[Entries with model source code]
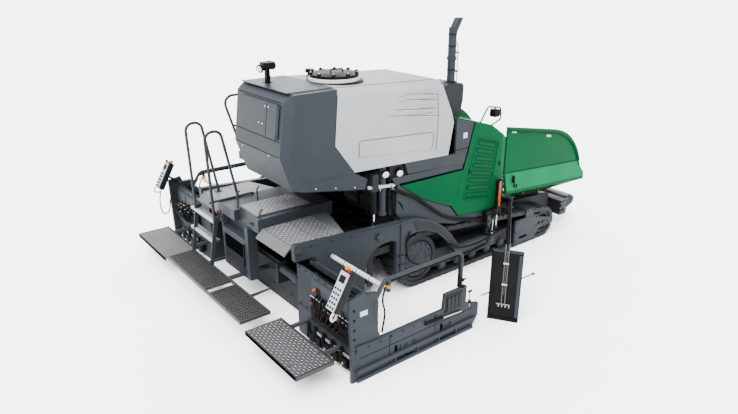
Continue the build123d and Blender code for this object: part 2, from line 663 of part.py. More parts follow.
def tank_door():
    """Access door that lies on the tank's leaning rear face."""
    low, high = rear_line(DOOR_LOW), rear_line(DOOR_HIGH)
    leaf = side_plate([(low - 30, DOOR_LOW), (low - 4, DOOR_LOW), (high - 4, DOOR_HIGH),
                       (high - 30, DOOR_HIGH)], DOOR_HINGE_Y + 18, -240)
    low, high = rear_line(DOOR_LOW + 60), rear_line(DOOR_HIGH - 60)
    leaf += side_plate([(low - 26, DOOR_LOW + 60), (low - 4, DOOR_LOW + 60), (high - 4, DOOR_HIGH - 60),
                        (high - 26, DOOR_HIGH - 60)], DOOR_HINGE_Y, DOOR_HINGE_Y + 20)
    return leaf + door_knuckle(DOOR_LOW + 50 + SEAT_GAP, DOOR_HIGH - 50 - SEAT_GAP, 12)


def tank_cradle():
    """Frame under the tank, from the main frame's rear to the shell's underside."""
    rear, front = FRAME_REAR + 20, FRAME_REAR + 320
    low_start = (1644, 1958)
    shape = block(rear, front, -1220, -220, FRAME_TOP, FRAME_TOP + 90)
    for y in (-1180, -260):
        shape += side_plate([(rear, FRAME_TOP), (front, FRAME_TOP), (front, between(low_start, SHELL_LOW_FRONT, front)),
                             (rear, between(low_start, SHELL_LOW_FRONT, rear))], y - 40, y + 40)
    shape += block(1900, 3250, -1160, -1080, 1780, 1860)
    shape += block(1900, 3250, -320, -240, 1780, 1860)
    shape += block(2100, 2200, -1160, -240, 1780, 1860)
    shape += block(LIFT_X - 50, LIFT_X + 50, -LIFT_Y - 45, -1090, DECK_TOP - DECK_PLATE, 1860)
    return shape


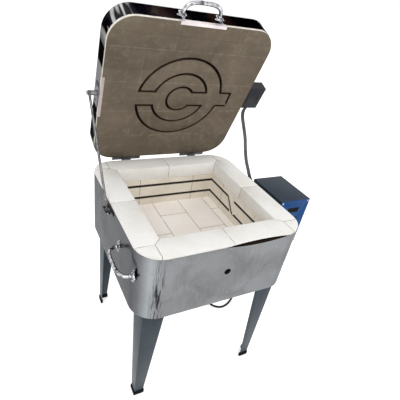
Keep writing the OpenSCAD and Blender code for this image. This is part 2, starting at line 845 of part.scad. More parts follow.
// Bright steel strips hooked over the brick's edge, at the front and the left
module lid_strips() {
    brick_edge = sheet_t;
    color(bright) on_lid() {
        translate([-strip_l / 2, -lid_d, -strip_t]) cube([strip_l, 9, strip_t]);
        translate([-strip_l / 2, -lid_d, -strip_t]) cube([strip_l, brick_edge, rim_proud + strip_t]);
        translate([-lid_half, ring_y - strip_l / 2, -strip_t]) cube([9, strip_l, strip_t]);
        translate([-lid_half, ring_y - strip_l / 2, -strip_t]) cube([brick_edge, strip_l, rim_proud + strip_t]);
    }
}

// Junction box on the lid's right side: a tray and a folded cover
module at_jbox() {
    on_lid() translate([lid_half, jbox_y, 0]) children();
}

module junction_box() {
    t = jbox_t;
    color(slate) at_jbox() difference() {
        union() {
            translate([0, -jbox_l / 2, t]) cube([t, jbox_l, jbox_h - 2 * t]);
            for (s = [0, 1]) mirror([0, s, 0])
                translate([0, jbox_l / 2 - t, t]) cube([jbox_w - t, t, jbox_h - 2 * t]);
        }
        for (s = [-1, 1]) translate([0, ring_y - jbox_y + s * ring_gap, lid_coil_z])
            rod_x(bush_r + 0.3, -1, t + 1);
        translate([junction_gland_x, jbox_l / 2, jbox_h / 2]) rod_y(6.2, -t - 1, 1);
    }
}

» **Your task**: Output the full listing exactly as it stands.

» **Solution to this problem**:
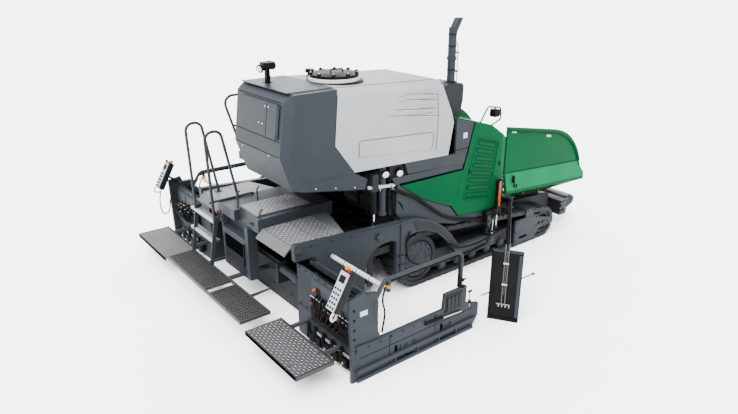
Continue the build123d and Blender code for this object: part 2, from line 663 of part.py. More parts follow.
def tank_door():
    """Access door that lies on the tank's leaning rear face."""
    low, high = rear_line(DOOR_LOW), rear_line(DOOR_HIGH)
    leaf = side_plate([(low - 30, DOOR_LOW), (low - 4, DOOR_LOW), (high - 4, DOOR_HIGH),
                       (high - 30, DOOR_HIGH)], DOOR_HINGE_Y + 18, -240)
    low, high = rear_line(DOOR_LOW + 60), rear_line(DOOR_HIGH - 60)
    leaf += side_plate([(low - 26, DOOR_LOW + 60), (low - 4, DOOR_LOW + 60), (high - 4, DOOR_HIGH - 60),
                        (high - 26, DOOR_HIGH - 60)], DOOR_HINGE_Y, DOOR_HINGE_Y + 20)
    return leaf + door_knuckle(DOOR_LOW + 50 + SEAT_GAP, DOOR_HIGH - 50 - SEAT_GAP, 12)


def tank_cradle():
    """Frame under the tank, from the main frame's rear to the shell's underside."""
    rear, front = FRAME_REAR + 20, FRAME_REAR + 320
    low_start = (1644, 1958)
    shape = block(rear, front, -1220, -220, FRAME_TOP, FRAME_TOP + 90)
    for y in (-1180, -260):
        shape += side_plate([(rear, FRAME_TOP), (front, FRAME_TOP), (front, between(low_start, SHELL_LOW_FRONT, front)),
                             (rear, between(low_start, SHELL_LOW_FRONT, rear))], y - 40, y + 40)
    shape += block(1900, 3250, -1160, -1080, 1780, 1860)
    shape += block(1900, 3250, -320, -240, 1780, 1860)
    shape += block(2100, 2200, -1160, -240, 1780, 1860)
    shape += block(LIFT_X - 50, LIFT_X + 50, -LIFT_Y - 45, -1090, DECK_TOP - DECK_PLATE, 1860)
    return shape


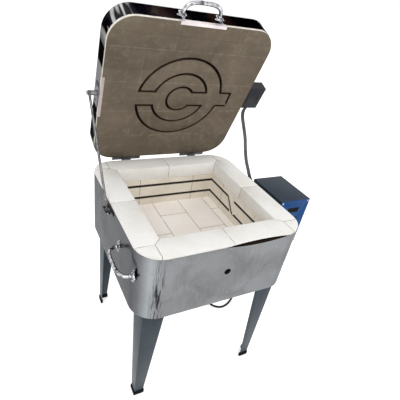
Keep writing the OpenSCAD and Blender code for this image. This is part 2, starting at line 845 of part.scad. More parts follow.
// Bright steel strips hooked over the brick's edge, at the front and the left
module lid_strips() {
    brick_edge = sheet_t;
    color(bright) on_lid() {
        translate([-strip_l / 2, -lid_d, -strip_t]) cube([strip_l, 9, strip_t]);
        translate([-strip_l / 2, -lid_d, -strip_t]) cube([strip_l, brick_edge, rim_proud + strip_t]);
        translate([-lid_half, ring_y - strip_l / 2, -strip_t]) cube([9, strip_l, strip_t]);
        translate([-lid_half, ring_y - strip_l / 2, -strip_t]) cube([brick_edge, strip_l, rim_proud + strip_t]);
    }
}

// Junction box on the lid's right side: a tray and a folded cover
module at_jbox() {
    on_lid() translate([lid_half, jbox_y, 0]) children();
}

module junction_box() {
    t = jbox_t;
    color(slate) at_jbox() difference() {
        union() {
            translate([0, -jbox_l / 2, t]) cube([t, jbox_l, jbox_h - 2 * t]);
            for (s = [0, 1]) mirror([0, s, 0])
                translate([0, jbox_l / 2 - t, t]) cube([jbox_w - t, t, jbox_h - 2 * t]);
        }
        for (s = [-1, 1]) translate([0, ring_y - jbox_y + s * ring_gap, lid_coil_z])
            rod_x(bush_r + 0.3, -1, t + 1);
        translate([junction_gland_x, jbox_l / 2, jbox_h / 2]) rod_y(6.2, -t - 1, 1);
    }
}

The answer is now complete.